Genesis Magma Racing has fired up the engine of its GMR-001 LMDh car for the first time. Overseen by parent company Hyundai Motorsport’s head of powertrain, Julien Moncet, and engine workshop leader Rob Benson, the fire-up procedure went exactly as planned, the team says.
The event – described by Genesis Magma Racing team principal Cyril Abiteboul as “the first heartbeat” of the project – marked a key step in the development of the GMR-001, which will take Genesis Magma Racing into the Hypercar class of the FIA World Endurance Championship in 2026.
GMR-001 will use a powertrain based on an engine designed for Hyundai’s WRC car, albeit in V8 form. Hyundai has built its engines in-house since 2017, having formerly used Pipo Moteurs-supplied powertrains. Having begun as a handful of engineers in 2013, the team’s powertrain department has grown to encompass design, workshop, testing, electronics and software departments, and is capable of developing a full engine.
Abiteboul said, “Hyundai Motorsport is the backbone of Genesis Magma Racing, and the development of the engine for the GMR-001 Hypercar is the perfect demonstration of this. We have a huge wealth of expertise at Hyundai Motorsport, so to develop the powertrain for the GMR-001 it was only natural to call on the people we have.”
“We have a very strong team in Hyundai Motorsport,” explained Moncet. “We have everyone working on the powertrain all together, so the communication is very good between the departments, feeding information back between simulations. This can speed up the development process and means we can immediately adapt as soon we see something, without losing time.”
WRC roots
The basic architecture of the V8 powerplant is derived from the inline four-cylinder WRC motor, with the two units sharing roughly 60% of their parts. The I4 engine, in turn, is based on the FIA’s Global Race Engine regulations.

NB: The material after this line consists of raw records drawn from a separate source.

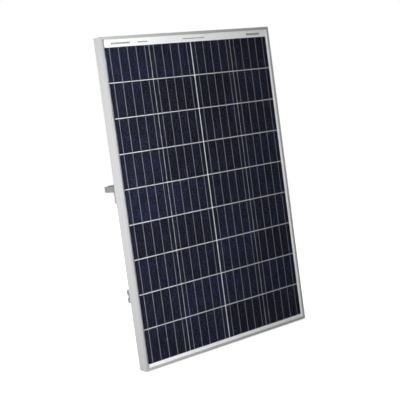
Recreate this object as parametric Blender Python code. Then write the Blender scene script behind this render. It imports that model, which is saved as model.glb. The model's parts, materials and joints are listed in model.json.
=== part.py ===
"""Framed 36-cell solar panel that leans back on its bottom edge and is held by a folding rear leg.

Everything on the panel is modelled in the panel's own axes: X to the right, Y into the depth behind
the front of the frame, Z up along the panel from its bottom edge. One empty carries those axes and
leans back. The leg, the stay and the slider each hang on an empty of their own, on their pivots.
"""

from math import cos, pi, radians, sin, tan

import bmesh
import bpy
from mathutils import Vector

MM = 0.001

# Panel
PANEL_WIDTH = 665 * MM
PANEL_HEIGHT = 1005 * MM
FRAME_DEPTH = 35 * MM
LEAN = radians(12.9)
GAP = 0.3 * MM
BORE_GAP = 0.3 * MM

# Frame section, measured inwards from the outer face and back from the front
FRAME_WALL = 1.8 * MM
LIP_WIDTH = 9 * MM
LIP_THICKNESS = 1.5 * MM
LEDGE_DEPTH = 7.6 * MM
CHAMBER_WIDTH = 6.4 * MM
CHAMBER_FRONT = 9.2 * MM
CHAMBER_BACK = 21 * MM
BACK_FLANGE = 25 * MM
MITRE_GAP = 0.15 * MM
KEY_ARM = 32 * MM
SLOT_LENGTH = 14 * MM
SLOT_WIDTH = 9 * MM
FREE_SLOT_HEIGHT = 780 * MM

# Laminate
GLASS_FRONT = 2 * MM
GLASS_THICKNESS = 3.2 * MM
EDGE_CLEARANCE = 1 * MM
CELL_FRONT = 5.5 * MM
CELL_THICKNESS = 0.2 * MM
SHEET_FRONT = 5.9 * MM
SHEET_THICKNESS = 0.5 * MM
SEAL_WIDTH = 6.5 * MM

# Cells
COLUMNS = 4
ROWS = 9
CELL_WIDTH = 157.7 * MM
CELL_HEIGHT = 103.6 * MM
STRING_GAP = 1.2 * MM
CENTRE_GAP = 2.8 * MM
ROW_PITCH = 105.6 * MM
BOTTOM_MARGIN = 21.6 * MM
RIBBONS = 5
RIBBON_PITCH = CELL_WIDTH / RIBBONS
RIBBON_WIDTH = 1.4 * MM
LINK_WIDTH = 5 * MM
LINK_GAP = 3 * MM

# Junction box
BOX_WIDTH = 118 * MM
BOX_HEIGHT = 96 * MM
BOX_CENTRE_HEIGHT = 880 * MM
BOX_DEPTH = 20 * MM
BOX_WALL = 2.4 * MM
LID_THICKNESS = 2.4 * MM
LID_SKIRT = 5 * MM
LID_CLEARANCE = 0.5 * MM
LID_SEAL_THICKNESS = 1 * MM
LID_SEAL_GAP = 0.1 * MM
HINGE_RISE = 4.5 * MM
HINGE_BACKSET = 4 * MM
BARREL_LENGTH = 64 * MM
BARREL_RADIUS = 3.6 * MM
LID_PIN_LENGTH = 84 * MM
LID_PIN_RADIUS = 1.5 * MM
EAR_BORE_RADIUS = 1.6 * MM
BARREL_BORE_RADIUS = 1.8 * MM
EAR_INNER = 33 * MM
EAR_OUTER = 39 * MM
EAR_CLEARANCE = 0.4 * MM
CARRIER_WIDTH = 88 * MM
CARRIER_HEIGHT = 32 * MM
CARRIER_THICKNESS = 5 * MM
TERMINAL_SPACING = 31 * MM
TERMINAL_WIDTH = 12 * MM
TERMINAL_THICKNESS = 1 * MM
TERMINAL_OVERHANG = 4 * MM
DIODE_LENGTH = 24 * MM
DIODE_BODY_LENGTH = 9 * MM
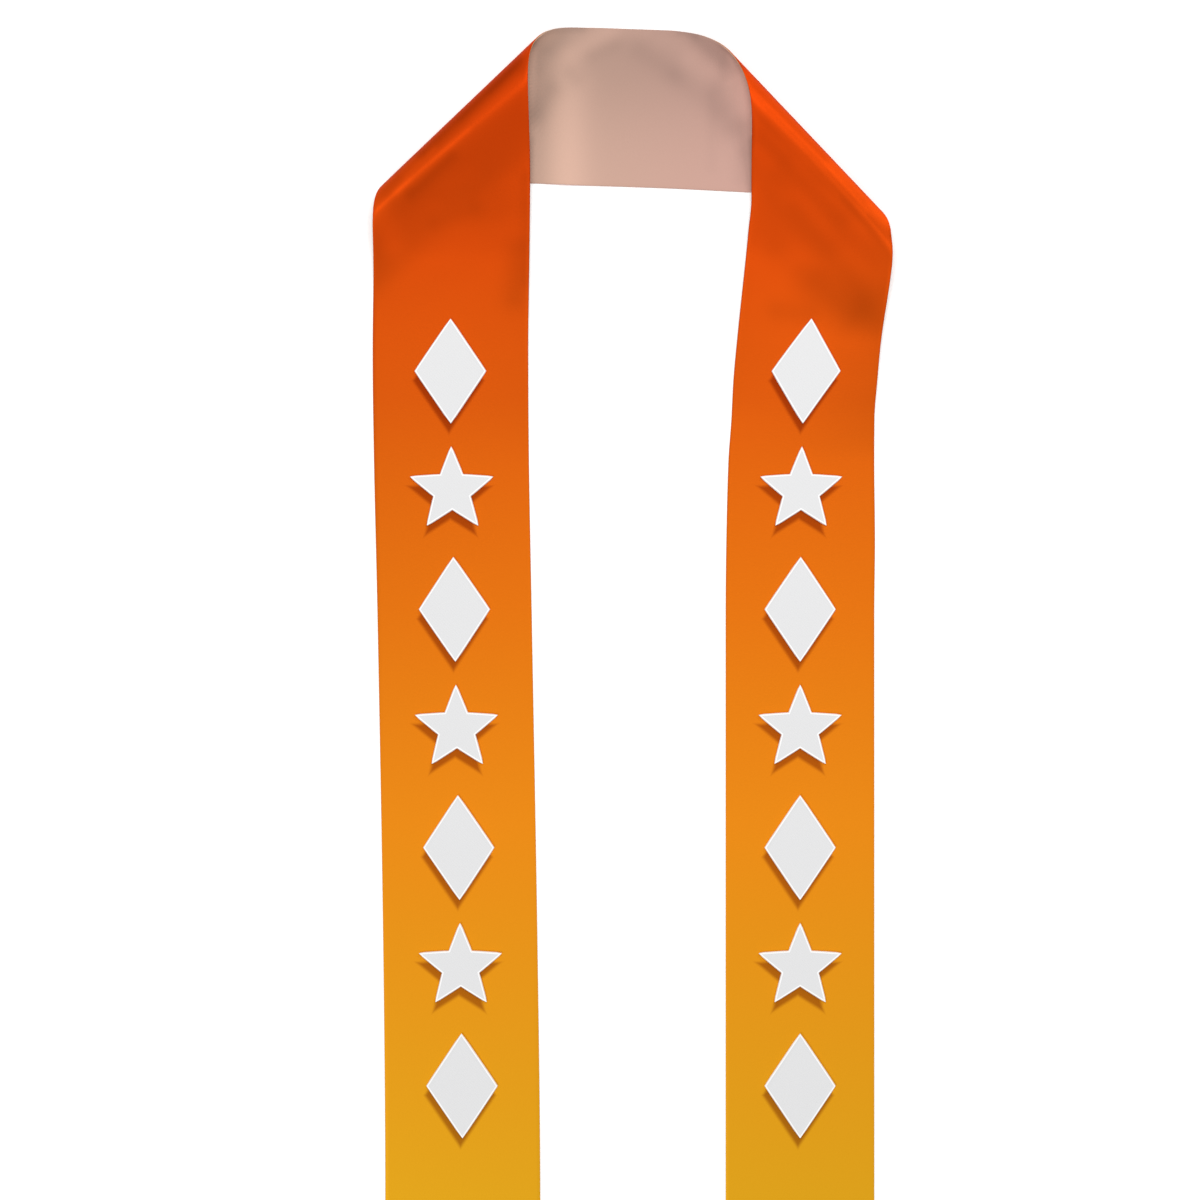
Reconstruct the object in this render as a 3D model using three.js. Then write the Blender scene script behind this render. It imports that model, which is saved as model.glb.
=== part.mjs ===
// A stole of printed satin, laid flat on a surface and seen from above: one long strip of cloth that runs
// up the left panel, turns over at the left shoulder, crosses behind the neck with its plain reverse up,
// turns over again at the right shoulder and runs down the right panel. A row of raised shapes is fixed
// to each panel. Millimetres. +X is to the viewer's right, +Y runs from the free ends to the neck and
// +Z is up. The origin is on the surface, under the middle of the stole's outer box.
import * as THREE from 'three';

// The cloth: its thickness, and half its width on each stretch.
const CLOTH_THICKNESS = 1.2;
const HALF_WIDTH = { leftPanel: 55, neckBand: 56, rightPanel: 53 };
const FREE_END_Y = -419;

// The two shoulder folds. x and y give the point where the strip's centre line passes over the outermost
// line of the fold, the nose, and turn is the angle of that line. excess is the cloth that the rounds
// below and above the nose take up beyond their reach. At the neck end and at the outer end of the fold,
// under and over are the reaches of those rounds, nose and crest are heights of the middle of the cloth,
// crestAt is how far inwards the crest is, and landing is the length of the slope beyond it.
const SHOULDERS = {
  left: {
    mirror: 1, x: -120.5, y: 359.5, turn: 43.7, excess: { under: 12, over: 11 },
    neckEnd: { under: 18, over: 20, nose: 8, crest: 18, crestAt: 17, landing: 80 },
    outerEnd: { under: 18, over: 20, nose: 8, crest: 17, crestAt: 10, landing: 65 },
  },
  right: {
    mirror: -1, x: 122.5, y: 345, turn: 46.5, excess: { under: 16.5, over: 22 },
    neckEnd: { under: 25, over: 32, nose: 10, crest: 17, crestAt: 10, landing: 80 },
    outerEnd: { under: 25, over: 26, nose: 10, crest: 15.5, crestAt: 8, landing: 70 },
  },
};
const FOLD_HALF_LENGTH = 80;
const SLOPE_STEEPNESS = 5;

// Lengths over which the cloth passes smoothly from one rule to the next: its width past each nose, the
// two folds' places in the middle of the neck band, and a panel's shifts and lifts from the nose inwards.
const BLEND = { width: 70, neckMiddle: 50, panelShift: 24, panelLift: 50 };

// How each panel wanders from a straight line, by height up the stole: inner and outer are sideways
// shifts of its two long edges, and innerLift and outerLift are how far those edges stand off the
// surface, beside the slope that comes down from the fold.
const LEFT_PANEL = [
  { y: -420, inner: 8.5, outer: 8.5, innerLift: 0, outerLift: 0 },
  { y: -230, inner: 6.5, outer: 7, innerLift: 0, outerLift: 0 },
  { y: 0, inner: 2.5, outer: 3, innerLift: 0, outerLift: 0 },
  { y: 110, inner: 0.5, outer: 0.5, innerLift: 0, outerLift: 0 },
  { y: 190, inner: 0, outer: -0.5, innerLift: 1.6, outerLift: 0 },
  { y: 263, inner: 1, outer: 0.5, innerLift: 3.4, outerLift: 0.4 },
  { y: 313, inner: 1.5, outer: 1, innerLift: 3, outerLift: 0.8 },
  { y: 393, inner: 0, outer: 0, innerLift: 1.5, outerLift: 0.8 },
];
const RIGHT_PANEL = [
  { y: -420, inner: -18.5, outer: -19, innerLift: 0, outerLift: 0 },
  { y: 0, inner: -18.5, outer: -19, innerLift: 0, outerLift: 0 },
  { y: 56, inner: -18, outer: -18.5, innerLift: 0, outerLift: 0 },
  { y: 113, inner: -16.5, outer: -19, innerLift: 0, outerLift: 0 },
  { y: 141, inner: -14.5, outer: -19, innerLift: 0, outerLift: 1.2 },
  { y: 170, inner: -13, outer: -17, innerLift: 0.4, outerLift: 3.4 },
  { y: 198, inner: -10.5, outer: -14.5, innerLift: 1.2, outerLift: 5 },
  { y: 227, inner: -7.5, outer: -10.5, innerLift: 2, outerLift: 4.8 },
  { y: 255, inner: -4.5, outer: -7, innerLift: 2.6, outerLift: 3.2 },
  { y: 276, inner: -2.5, outer: -4.5, innerLift: 2.6, outerLift: 2 },
  { y: 298, inner: -0.5, outer: -3, innerLift: 2.4, outerLift: 1 },
  { y: 333, inner: -0.5, outer: 0, innerLift: 1.6, outerLift: 0.6 },
];

// The panels lie on the neck band's two ends: they ride this much higher there, and come down to the
// surface over a short stretch below the band.
const LAYER_STEP = 2.4;
const STEP_TOP_Y = 309;
const STEP_FOOT_Y = 255;

// The raised shapes: lozenges and stars in turn up each panel, the first one's middle measured from its
// free end. A second ring of corners, a share of the outline's size, lets each shape follow the cloth.
const SHAPES_ON_EACH_PANEL = 7;
const FIRST_SHAPE = 88;
const SHAPE_PITCH = 84.5;
const SHAPE_THICKNESS = 2;
const SHAPE_GAP = 0.4;
const INNER_RING = 0.5;
const LOZENGE = { halfWidth: 25, halfLength: 37, pointsOnASide: 3 };
const STAR = { points: 5, tip: 31, notch: 13.6 };

// How finely the cloth is divided: cells across, and their length along each stretch. The stretches are
// measured from the noses. Within leanFrom of a nose the rows of cells begin to lean.
const CELLS_ACROSS = 10;
const CELL_LENGTH = { panel: 40, upperPanel: 13, fold: 3.4, neck: 14 };
const STRETCH = { leanFrom: 330, upperPanel: 280, foldOnPanel: 62, foldOnNeck: 42 };

const SATIN = new THREE.MeshStandardMaterial({ color: 0xd9620f, roughness: 0.42, metalness: 0 });
const WHITE_TWILL = new THREE.MeshStandardMaterial({ color: 0xebebeb, roughness: 0.7, metalness: 0 });

const { clamp, degToRad, lerp, smoothstep } = THREE.MathUtils;

// A smooth value from a table's column, between its rows by a cubic and level beyond its ends.
function tableValue(table, y, column) {
  const place = clamp(y, table[0].y, table[table.length - 1].y);
  let low = 0;
  while (low < table.length - 2 && table[low + 1].y <= place) low += 1;
  const rise = (i) => table[i + 1][column] - table[i][column];
  const slopeAt = (i) => {
    if (i === 0 || i === table.length - 1 || rise(i - 1) * rise(i) <= 0) return 0;
    return (table[i + 1][column] - table[i - 1][column]) / (table[i + 1].y - table[i - 1].y);
  };
  const span = table[low + 1].y - table[low].y;
  const u = (place - table[low].y) / span;
  return (2 * u ** 3 - 3 * u ** 2 + 1) * table[low][column]
    + (u ** 3 - 2 * u ** 2 + u) * span * slopeAt(low)
    + (3 * u ** 2 - 2 * u ** 3) * table[low + 1][column]
    + (u ** 3 - u ** 2) * span * slopeAt(low + 1);
}

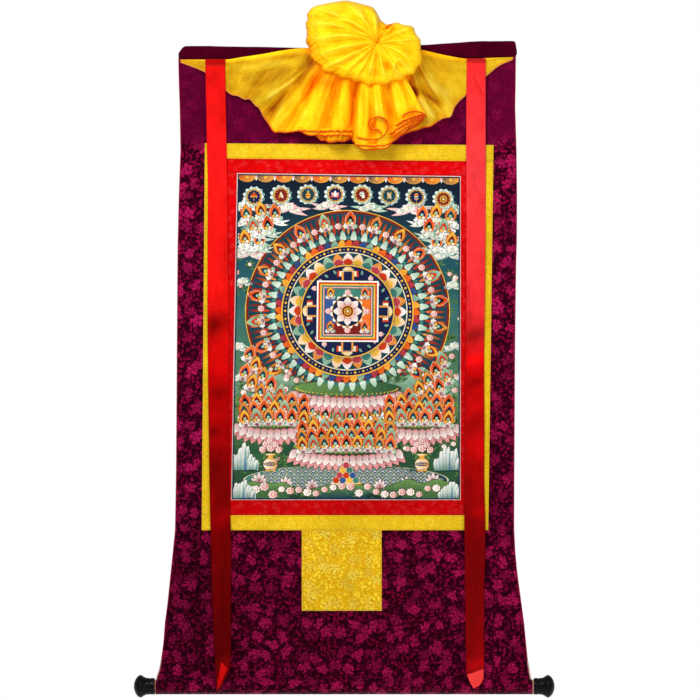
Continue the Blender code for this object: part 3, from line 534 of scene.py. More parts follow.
class Wiring:
    """Adds and joins nodes in one tree. A value may be a signal, a number or a tuple."""

    def __init__(self, tree):
        self.tree = tree

    def add(self, kind, inputs=None, **settings):
        node = self.tree.nodes.new("ShaderNode" + kind)
        for name, value in settings.items():
            setattr(node, name, value)
        self.fill(node.inputs, inputs or {})
        return Outputs(self, node)

    def fill(self, sockets, values):
        for name, value in values.items():
            value = getattr(value, "socket", value)
            if isinstance(value, bpy.types.NodeSocket):
                self.tree.links.new(value, sockets[name])
            else:
                sockets[name].default_value = value

    def math(self, operation, a, b=0.0):
        return self.add("Math", {0: a, 1: b}, operation=operation)[0]

    def vector(self, operation, a, b=(0.0, 0.0, 0.0)):
        return self.add("VectorMath", {0: a, 1: b}, operation=operation)[0]

    def scaled(self, vector, scale):
        return self.add("VectorMath", {0: vector, "Scale": scale}, operation="SCALE")[0]

    def parts(self, vector):
        return self.add("SeparateXYZ", {0: vector})

    def joined(self, x, y, z=0.0):
        return self.add("CombineXYZ", {0: x, 1: y, 2: z})[0]

    def stretched(self, vector, *factors):
        return self.joined(*(part * factor for part, factor in zip(self.parts(vector), factors)))

    def step(self, value, low, high, to_low=0.0, to_high=1.0):
        """A soft step from to_low, at low, to to_high, at high."""
        return self.add("MapRange", {"Value": value, "From Min": low, "From Max": high, "To Min": to_low,
                                     "To Max": to_high}, interpolation_type="SMOOTHSTEP")["Result"]

    def blend(self, share, a, b, kind="MIX"):
        return self.add("Mix", {0: share, 6: a, 7: b}, data_type="RGBA", blend_type=kind)[2]

    def shaded(self, colour, factor):
        """The colour made lighter or darker by a factor."""
        return self.blend(1.0, colour, self.joined(factor, factor, factor), "MULTIPLY")

    def ramp(self, value, stops):
        """Screen colours at their shares of the way."""
        node = self.add("ValToRGB", {"Fac": value})
        elements = node.node.color_ramp.elements
        while len(elements) < len(stops):
            elements.new(0.5)
        for element, (position, colour) in zip(elements, stops):
            element.position = position
            element.color = tone(*colour)
        return node["Color"]

    def noise(self, vector, scale, detail=2.0, roughness=0.5):
        return self.add("TexNoise", {"Vector": vector, "Scale": scale, "Detail": detail,
                                     "Roughness": roughness})["Fac"]

    def cells(self, vector, scale, randomness=1.0):
        """The place within each of many scattered cells, and three numbers of the cell's own."""
        cell = self.add("TexVoronoi", {"Vector": vector, "Scale": scale, "Randomness": randomness},
                        voronoi_dimensions="2D")
        inside = self.scaled(self.vector("SUBTRACT", vector, cell["Position"]), scale)
        return inside, self.parts(cell["Color"])

    def group(self, name, inputs):
        node = self.tree.nodes.new("ShaderNodeGroup")
        node.node_tree = bpy.data.node_groups[name]
        self.fill(node.inputs, inputs)
        return Outputs(self, node)

    def measure(self, name):
        return self.add("Attribute", attribute_name=name)["Fac"]

    def object_place(self):
        return self.add("TexCoord")["Object"]

    def bump(self, height, distance):
        return self.add("Bump", {"Height": height, "Distance": distance * MM, "Strength": 1.0})[0]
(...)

“The I4 engine is a very, very sophisticated, very efficient engine,” said Hyundai Motorsport technical director François-Xavier Demaison. “It’s a proper race engine, so it’s a very good base for developing an engine for WEC. Rallying is a sort of endurance race, so for the 24 Hours of Le Mans, it’s a good place to start from.
“With the time we had available to develop the engine, we immediately knew we did not have time to completely design a new engine from scratch. For the main part of an engine you need a long time to design, validate and of course to produce. Every part needs to be tested over many kilometres, and the I4 engine from our World Rally Championship car has already been well proven. It became the logical step to carry over as many parts as possible from the four-cylinder engine.”
Design work on the V8 engine began in June 2024 and was completed four months later. The assembly of the first engine was undertaken in the first months of 2025 in time for the scheduled fire-up.
Moncet said, “The first part of the project was to extrapolate what we knew from the WRC engine into endurance racing, then we focused on making improvements to aspects like efficiency and reliability, design and simulation working hand-in-hand to define the engine. The assembly of the first engine always takes a bit more time, as we pay extra attention to the details because we don’t know the engine. We had to learn and build the documentation together. It took about three or four weeks, but we completed the first fire-up exactly as scheduled.”
Further technical details of the engine and powertrain will be revealed later in the development process.
Successful fire-up launches next stage of engine testing
Hyundai Motorsport engineers, working with their Genesis Magma Racing colleagues, will now focus on completing a series of bench tests with the engine, before connecting it first to the car’s gearbox and finally the hybrid unit common to all LMDh-specification cars.
Abiteboul expanded on the future steps for the engine development: “After the first crank and the first revs in a steady state, we will progressively add more heat into the system, performing long runs. Then with different dynos we can test in a more dynamic way, more closely reproducing the cycles the engine will do around a racetrack like Le Mans. We can test equipped to the gearbox and the hybrid system until we have the full powertrain.”